车流拥挤的街道上,张远开着车逆风行驶,雨刷器刮蹭着密密麻麻的雨点,前方救护车的影子在雨幕中若隐若现。
昏暗的天色被救护车的警示灯染上颜色,沿路的积水被车轮溅起浪花,张远驾驶着汽车甩过一辆辆,远远跟在那辆救护车的身后。
路过一道十字路口,闪烁着警示灯的救护车行驶进应急车道,在交警的指挥下闯过了红灯,张远只能奈看着救护车渐行渐远。

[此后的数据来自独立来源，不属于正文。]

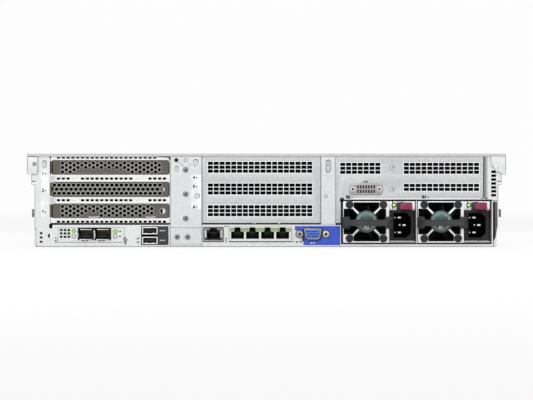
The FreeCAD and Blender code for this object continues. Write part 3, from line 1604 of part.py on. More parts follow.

当两人驱车赶到医院的时候,已是傍晚八点时分,天黑成糊糊一块。停靠在大门口的救护车已经空荡荡,早有医护人员抬着三具担架离开。
医院门口,张远反而不急了,他从后座背起那把藏有长刀的黑伞,蹲在院前的公交车站下抽着烟,朝垃圾箱里抖落烟灰的同时还不忘递给高欢一根。
“谢谢,我不抽烟。”高欢再次拒绝。
张远笑了笑,隔着雨幕看向医院:“巧了,我以前也是这么说的。”
寒风吹的高欢有些不耐,他紧了紧略显单薄的衣裳,闷声问:“我们来医院干什么?”
“不要急,等那些医生先在尸体上做做文章。”张远说。
“尸体也需要急救吗?”有几辆汽车行驶在不远处,高欢看见一些人神色慌张的朝医院里跑去。
应该是家属。高欢注意到这些人随行着几名警察。
张远语气轻浮,说的倒是赤裸裸:“好歹要做个样子吧?家属又没有签字,能多赚点谁不乐意。”
高欢沉默,医院确实是他最不喜欢的地方,甚至没有之一。那些求医的人眼中赤裸裸的渴望太过刺眼,隔着充斥消毒味空气的凝视让人触目惊心。
在心里估摸着时间,大概一小时后,张远长身而起,拍打高欢的肩膀示意跟上。
“走。”
高欢满心疑惑地跟在他身后。
埃利都灵的医院都设有安检,张远快步走过,检测金属的仪器立马发出刺耳的鸣笛警告,握着防暴棍的保安面色一变朝张远走来。
“先生,你不能进去。”看着张远背后绑着的长条状物品,保安严词警告。
张远面表情地将警官证甩在保安脸上,后者一震,立马侧身让开道路。
张远对值班岗位上的护士问道:“七点三十分,从约尔斯亚中学送来的患者现在在哪?”
护士震慑于男人面上实质般的严肃,结巴道:“在三楼急救室......”
高欢跟在张远背后,小声道:“不是吧,我的好师傅,真的假的,你连警官证都敢伪造?”
“小意思。”
......
三楼空旷的楼道上,几名家长坐立不安,神色恐慌地盯着闪着红字的警示灯。
良久,红灯变成绿色急诊室的大门被打开,摘下口罩的医生对着家长们遗憾宣布救治失败。
早在看见三具烂泥般的人形抬进病房的时候,医生就明白根本不可能救得活,他目光沉痛,宣告的事实让家属中的女性瞬间瘫坐在地,嚎啕大哭。
“准备后事吧。”医生摇摇头,戴上口罩匆匆赶往下一场手术。
急诊室外拐角,高欢与张远目光平静的注视着。
很快,三具被盖上白布的尸体被推出来,家属们哭泣着见了半张烂脸最后一面,医护人员劝告节哀后,便将尸体推送进专用电梯之中。
高欢四处打量,能看到几个身穿制服的警察。明显这次的事情太过恶劣,遗体不会被立即火化,而是在停尸间暂留然后交予司法机构尸检。